I think [one gap is] identifying communities that are experiencing chronic and acute flooding but don’t show up on the impact maps because the impact isn’t dollar-wise as great because the average structural value is much lower, but the impact and disruption is even greater. If you're in a socially vulnerable community, flooding has a greater impact than if you're living in River Oaks. It's identifying those communities better, putting them in the forefront of the policy and mitigation agenda and going into those communities and working with them to give them a voice and give them ownership over the decisions that are made.

There are a lot of options. We’re not just seeing that in Houston being problematic, we’re seeing that all over the country in places like Baltimore and Chicago. I got into this and realized the shortcomings of my own work and how I can do better. With Gerry's help, we realized there are so many forgotten communities that are suffering but don’t have the resources, the voice and don’t show up in the dollar impact bottom line but the problem is as bad if not worse.

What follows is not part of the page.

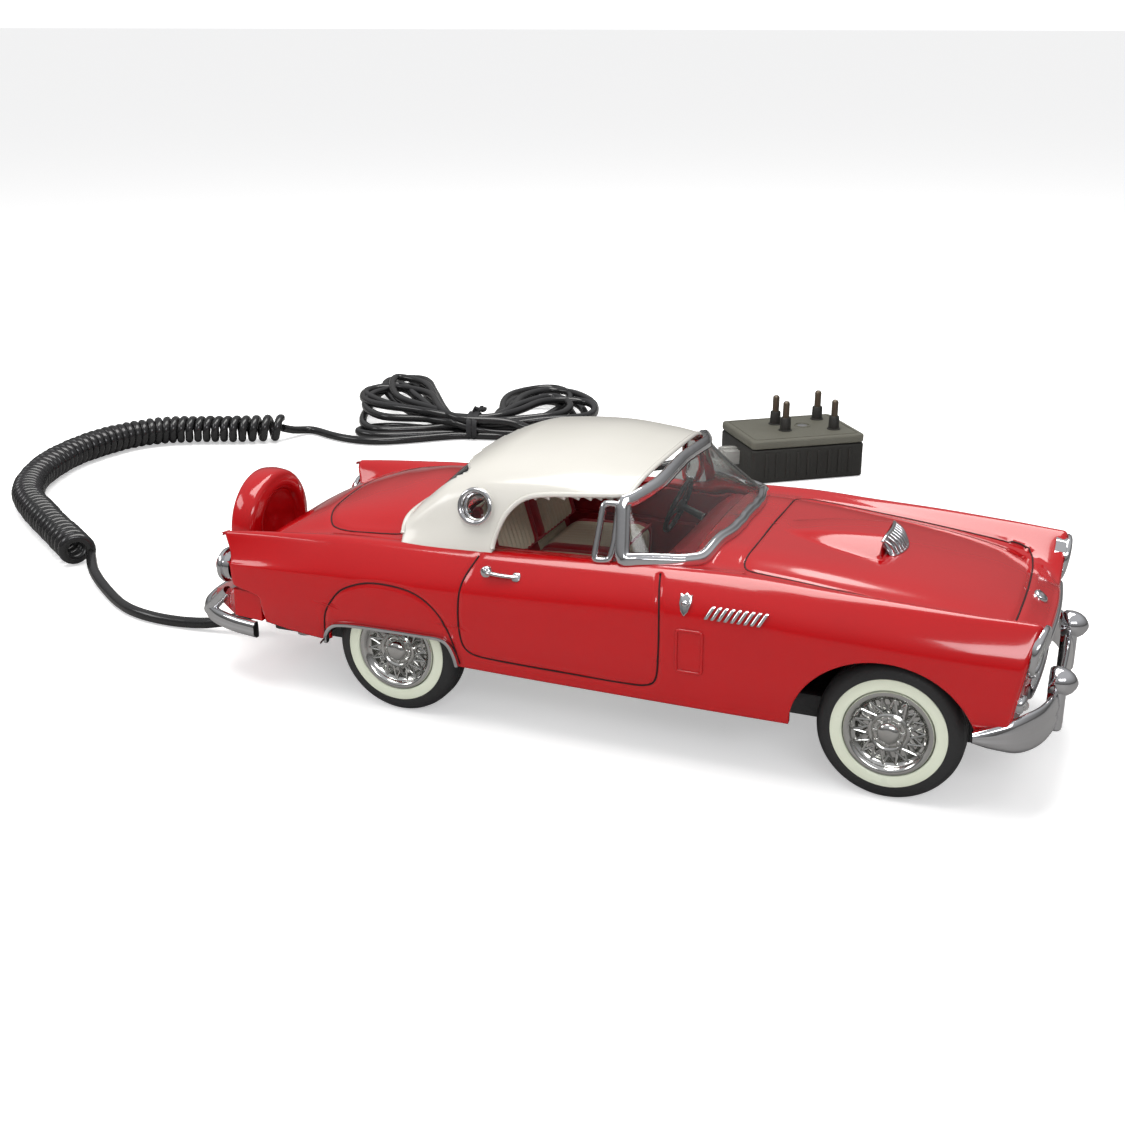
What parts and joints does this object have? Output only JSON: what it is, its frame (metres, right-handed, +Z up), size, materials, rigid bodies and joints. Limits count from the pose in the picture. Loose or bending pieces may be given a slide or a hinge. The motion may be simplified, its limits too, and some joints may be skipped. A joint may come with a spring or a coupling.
{
  "type": "novelty shaped telephone",
  "caption": "One-piece telephone shaped as a two-seat finned hardtop car with its keypad underneath, a coiled cord, a tied hank of line cord and a wall plug adapter",
  "frame": {"origin": "on the table under the middle of the wheelbase, at the foot of the hook plunger", "axes": "+X towards the car's nose, +Y to the driver's side, +Z up"},
  "size_m": [0.4546, 0.3816, 0.0805],
  "materials": {
    "body_paint": "deep red gloss",
    "roof_paint": "warm grey-white gloss",
    "glazing": "clear moulded pane",
    "chrome": "bright plated plastic",
    "cabin_trim": "satin red",
    "seat_vinyl": "soft satin cream",
    "cabin_dark": "satin black",
    "lamp_glass": "clear fluted lens",
    "tail_red": "clear red lens",
    "pan_black": "fine matt texture",
    "mat_rubber": "soft silicone",
    "board": "green board with solder mask",
    "works_black": "matt black",
    "hook_ivory": "satin ivory",
    "knob_black": "ribbed satin black",
    "ballast_iron": "as cast",
    "screw_steel": "zinc plated",
    "tyre": "satin black",
    "whitewall": "greenish cream",
    "wheel_chrome": "bright plated plastic",
    "cord_black": "soft glossy vinyl",
    "tie_black": "paper-covered wire",
    "plug_clear": "clear moulded plug",
    "adapter_black": "fine matt texture",
    "adapter_olive": "dusty olive grey",
    "pin_metal": "plated pins in black sleeves",
    "key_ivory": "satin with printed characters"
  },
  "bodies": {
    "handset": {"body_shell": "body_paint", "scoop_grille": "chrome", "tail_valance": "body_paint", "spare_wheel_cover": "body_paint", "hardtop": "roof_paint", "porthole_rims": "chrome", "vent_window_frames": "chrome", "cabin_windows": "glazing", "windshield": "glazing", "windshield_frame": "chrome", "interior_tub": "cabin_trim", "seat": "seat_vinyl", "steering_wheel": "cabin_dark", "grille": "chrome", "lamp_bezels": "chrome", "front_lamp_lenses": "lamp_glass", "tail_lamp_lenses": "tail_red", "front_bumper": "chrome", "rear_bumper": "chrome", "fender_trims": "chrome", "door_handles": "chrome", "skirt_trims": "chrome", "chassis_pan": "pan_black", "keypad_mat": "mat_rubber", "circuit_board": "board", "receiver": "works_black", "microphone": "works_black", "hook_switch": "works_black", "ballast": "ballast_iron", "case_screws": "screw_steel", "coil_cord": "cord_black", "line_cord": "cord_black", "cord_tie": "tie_black", "modular_plug": "plug_clear"},
    "front_wheels": {"front_axle": "screw_steel", "front_tyres": "tyre", "front_whitewalls": "whitewall", "front_wheel_covers": "wheel_chrome"},
    "rear_wheels": {"rear_axle": "screw_steel", "rear_tyres": "tyre", "rear_whitewalls": "whitewall", "rear_wheel_covers": "wheel_chrome"},
    "plunger": {"hook_plunger": "hook_ivory"},
    "ringer_slide": {"ringer_knob": "knob_black"},
    "dial_mode_slide": {"dial_mode_knob": "knob_black"},
    "adapter": {"adapter_case": "adapter_black", "adapter_cover": "adapter_olive", "adapter_pins": "pin_metal"},
    "key_1_body": {"key_1": "key_ivory"},
    "key_2_body": {"key_2": "key_ivory"},
    "key_3_body": {"key_3": "key_ivory"},
    "key_4_body": {"key_4": "key_ivory"},
    "key_5_body": {"key_5": "key_ivory"},
    "key_6_body": {"key_6": "key_ivory"},
    "key_7_body": {"key_7": "key_ivory"},
    "key_8_body": {"key_8": "key_ivory"},
    "key_9_body": {"key_9": "key_ivory"},
    "key_star_body": {"key_star": "key_ivory"},
    "key_0_body": {"key_0": "key_ivory"},
    "key_hash_body": {"key_hash": "key_ivory"}
  },
  "joints": [
    {"name": "front_axle_spin", "type": "hinge", "parent": "handset", "child": "front_wheels", "pos_m": [0.072, 0, 0.0195], "axis": [0, 1, 0], "continuous": true},
    {"name": "rear_axle_spin", "type": "hinge", "parent": "handset", "child": "rear_wheels", "pos_m": [-0.072, 0, 0.0195], "axis": [0, 1, 0], "continuous": true},
    {"name": "hook_travel", "type": "slide", "parent": "handset", "child": "plunger", "axis": [0, 0, -1], "range_m": [0, 0.003]},
    {"name": "ringer_switch", "type": "slide", "parent": "handset", "child": "ringer_slide", "axis": [1, 0, 0], "range_m": [-0.0015, 0.0015]},
    {"name": "dial_mode_switch", "type": "slide", "parent": "handset", "child": "dial_mode_slide", "axis": [1, 0, 0], "range_m": [-0.0015, 0.0015]},
    {"name": "adapter_unplug", "type": "slide", "parent": "handset", "child": "adapter", "axis": [0.7986, 0.6018, 0], "range_m": [0, 0.015]},
    {"name": "key_1_press", "type": "slide", "parent": "handset", "child": "key_1_body", "axis": [0, 0, 1], "range_m": [0, 0.001]},
    {"name": "key_2_press", "type": "slide", "parent": "handset", "child": "key_2_body", "axis": [0, 0, 1], "range_m": [0, 0.001]},
    {"name": "key_3_press", "type": "slide", "parent": "handset", "child": "key_3_body", "axis": [0, 0, 1], "range_m": [0, 0.001]},
    {"name": "key_4_press", "type": "slide", "parent": "handset", "child": "key_4_body", "axis": [0, 0, 1], "range_m": [0, 0.001]},
    {"name": "key_5_press", "type": "slide", "parent": "handset", "child": "key_5_body", "axis": [0, 0, 1], "range_m": [0, 0.001]},
    {"name": "key_6_press", "type": "slide", "parent": "handset", "child": "key_6_body", "axis": [0, 0, 1], "range_m": [0, 0.001]},
    {"name": "key_7_press", "type": "slide", "parent": "handset", "child": "key_7_body", "axis": [0, 0, 1], "range_m": [0, 0.001]},
    {"name": "key_8_press", "type": "slide", "parent": "handset", "child": "key_8_body", "axis": [0, 0, 1], "range_m": [0, 0.001]},
    {"name": "key_9_press", "type": "slide", "parent": "handset", "child": "key_9_body", "axis": [0, 0, 1], "range_m": [0, 0.001]},
    {"name": "key_star_press", "type": "slide", "parent": "handset", "child": "key_star_body", "axis": [0, 0, 1], "range_m": [0, 0.001]},
    {"name": "key_0_press", "type": "slide", "parent": "handset", "child": "key_0_body", "axis": [0, 0, 1], "range_m": [0, 0.001]},
    {"name": "key_hash_press", "type": "slide", "parent": "handset", "child": "key_hash_body", "axis": [0, 0, 1], "range_m": [0, 0.001]}
  ]
}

There are a number of recommendations, but thinking locally here, how would you characterize or even rate Houston’s response thus far?

I see a lot of positive examples and work being done and I see a lot of areas that we can improve when the next storm comes.

That's a diplomatic answer. Are there certain cities really doing it right right now?

I'm really impressed with Sugar Land, from the modeling they're doing all the way up to the community engagement and communication and understanding they're part of a larger ecological system. They want to genuinely work with other entities in that system and take a more holistic approach. I was really encouraged by all the stuff they're doing. It’s a smaller community obviously but in terms of vulnerability to flooding they're among the top. They're really taking a different approach.

Charlotte and Mecklenburg County for buyouts. Their mapping and their data and ranking of every structure, they have the full package. Milwaukee for buyouts is top notch and thinking about natural drainage and green infrastructure.